# Coconut?



## rubysmom (Jul 17, 2006)

I am just wondering if it would be safe for my rabbits to have the coconut shell without the white flesh? My grandmother is working diligently on one and I thought that perhaps my rabbits could chew on/shred/play with the shell? Does anyone know if it's safe?


----------



## ilovetegocalderon (Jul 18, 2006)

Not sure. But bumping this for ya.

:bump


----------



## manda (Jul 18, 2006)

i wonder if eating fresh coconut is safe?


----------



## Jess_sully (Jul 18, 2006)

I can't find Coconut on any lists of rabbit-safe veggies/fruits, so I'm assuming that they're not acceptable for bunnies? 

http://www.adoptarabbit.org/articles/packet/abcvegi.html

http://www.rabbit.org/chapters/san-diego/diet/foods.html


----------



## ilovetegocalderon (Jul 19, 2006)

I bet you Pamnock would know.

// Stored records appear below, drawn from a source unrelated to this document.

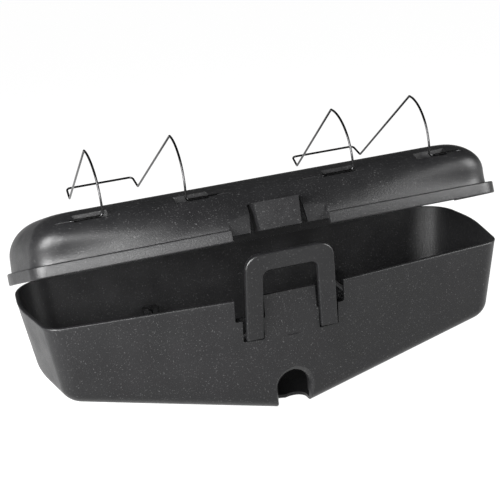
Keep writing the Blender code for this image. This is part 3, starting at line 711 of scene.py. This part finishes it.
def set_studio():
    world = bpy.data.worlds.new("studio")
    world.use_nodes = True
    world.node_tree.nodes["Background"].inputs["Color"].default_value = (1, 1, 1, 1)
    world.node_tree.nodes["Background"].inputs["Strength"].default_value = 0.1
    bpy.context.scene.world = world
    bpy.context.scene.view_settings.view_transform = "Standard"
    white_floor()
    aim = (0, 0, 80 * MM)
    softbox("key_left", (-60, 22), 0.8, (0.4, 0.5), 36, aim)
    softbox("right", (60, 18), 0.6, (0.3, 0.3), 7, aim)
    softbox("front", (-24, 20), 0.62, (0.26, 0.2), 7.5, aim)


def set_camera():
    """A long lens from the front left, a little above, tipped over by a few degrees."""
    roll, distance, lens = math.radians(5.75), 1050.15 * MM, 115.51
    target = TO_ROW @ Vector((-25.82 * MM, 0, 34.81 * MM))
    back = towards(-16.55, 17.97)
    right = Vector((0, 0, 1)).cross(back).normalized()
    up = back.cross(right)
    across = right * math.cos(roll) - up * math.sin(roll)
    over = right * math.sin(roll) + up * math.cos(roll)
    camera = bpy.data.objects.new("camera", bpy.data.cameras.new("camera"))
    camera.data.lens = lens
    camera.data.sensor_width = 36
    camera.matrix_world = Matrix.Translation(target + back * distance) @ Matrix(
        (across, over, back)).transposed().to_4x4()
    bpy.context.scene.collection.objects.link(camera)
    bpy.context.scene.camera = camera


shell_plastic = moulded_plastic("shell_plastic", (0.0028, 0.0028, 0.003), (0.030, 0.030, 0.030), 0.8, 0.40)
loop_plastic = moulded_plastic("loop_plastic", (0.0028, 0.0028, 0.003), (0.024, 0.024, 0.024), 0.6, 0.36)
bright_wire = spring_steel("bright_wire", 0.022, 0.22)
dull_steel = spring_steel("dull_steel", 0.35, 0.32)

finish(make_tub(), shell_plastic, "base", "tub", "tub")
finish(make_lid(), shell_plastic, "lid_body", "lid", "lid")
finish(make_loop(), loop_plastic, "latch", "latch_loop", "latch_loop")
for wire, holder in (("hanger_left", "wire_left"), ("hanger_right", "wire_right")):
    finish(make_hanger(wire), bright_wire, holder, wire, wire)
for end, side in (("left", -1), ("right", 1)):
    pin = rod(f"hinge_pin_{end}_form", "X", (0, HINGE_Y, HINGE_Z), PIN_R, side * HINGE_X - 19 * MM,
              side * HINGE_X + 19 * MM, TO_ROW, 0.3 * MM)
    finish(pin, dull_steel, "base", f"hinge_pin_{end}", f"hinge_pin_{end}")
    bait_rod = rod(f"bait_rod_{end}_form", "Y", (side * ROD_X, 0, ROD_Z), ROD_R, 16.8 * MM, 125 * MM,
                   TO_ROW, 0.5 * MM)
    finish(bait_rod, dull_steel, "base", f"bait_rod_{end}", f"bait_rod_{end}")

set_studio()
set_camera()
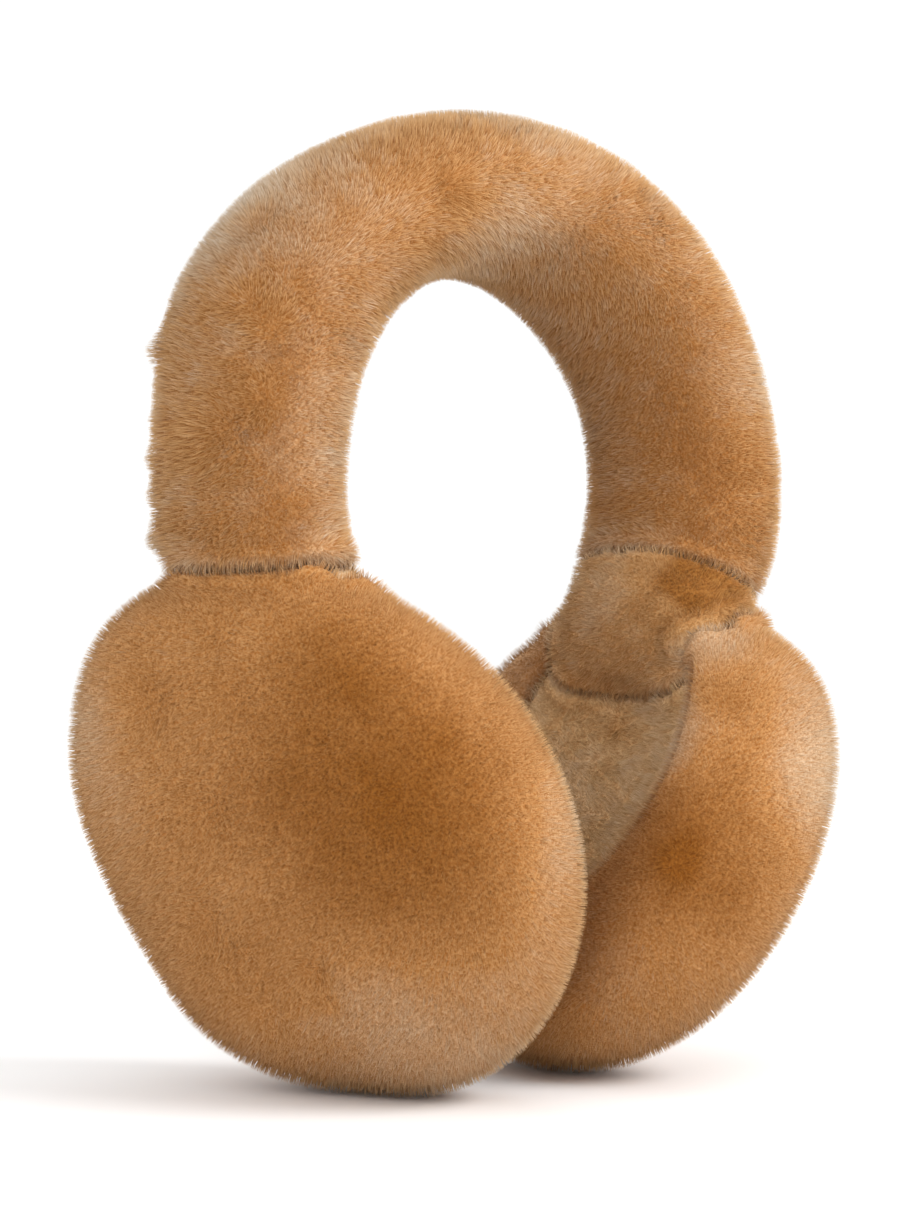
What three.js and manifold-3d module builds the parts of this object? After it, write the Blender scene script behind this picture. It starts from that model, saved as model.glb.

PAGING PAM!!!


----------



## MyBabyBunnies (Jul 19, 2006)

I've searched every safe rabbit food list and every unsafe rabbit food list that I can find and I cannot find Coconut on any of them. Based on that, I wouldn't feed it to a rabbit.


----------



## HoneyPot (Jul 19, 2006)

Hmm, are you talking about the brown dry nut (without the flesh), or the green outer coconut as it looks right off the tree.

I think the brown cleaned out shell should be fine in my opinion - I would be concerned about the threads that are on it as I can see them eating and choking on it if they are long.

The only reason I would think it is OK to give to the rabbits to play with is because I have never heard of - or found online - anything that suggests there are any toxins in the seeds of coconuts (which is the hard brown part). It is not on the toxicity list of plants for animals or humans. 

Maybe go with something that we know is safe such as apple twigs or willow. But I personally would probably still let my buns play with it - this is MY opinion though.

___________
Nadia


----------



## rubysmom (Jul 19, 2006)

Yes, I am asking about the dry brown hard shell thing...I guess the shell of the seed? It would be totally cleaned out. Thanks for your help. I probably won't be giving it to them but I thought I had heard of someone using it for toys.


----------



## MyBoyHarper (Jul 19, 2006)

I'm not sure about rabbits, but I know they are used for bird toys...

http://www.globalpets.com/images/519-50570.jpg

http://www.cheepparrottoysntips.com/_wp_generated/wp3a3d5cd5.png

http://www.rockportroost.com/coconut1z.JPG


----------



## ilovetegocalderon (Jul 20, 2006)

I pm'd Pam and she responded that rabbits CAN eat coconut but its fattening so its best to stick to healthier treats. 

THANKS PAM!


----------



## pamnock (Jul 20, 2006)

The dark, fibrous shell would be fine as a toy -- I'm sure some rabbits would enjoy rolling the coconut around, and it wouldn't hurt them to chew on it.



Pam


----------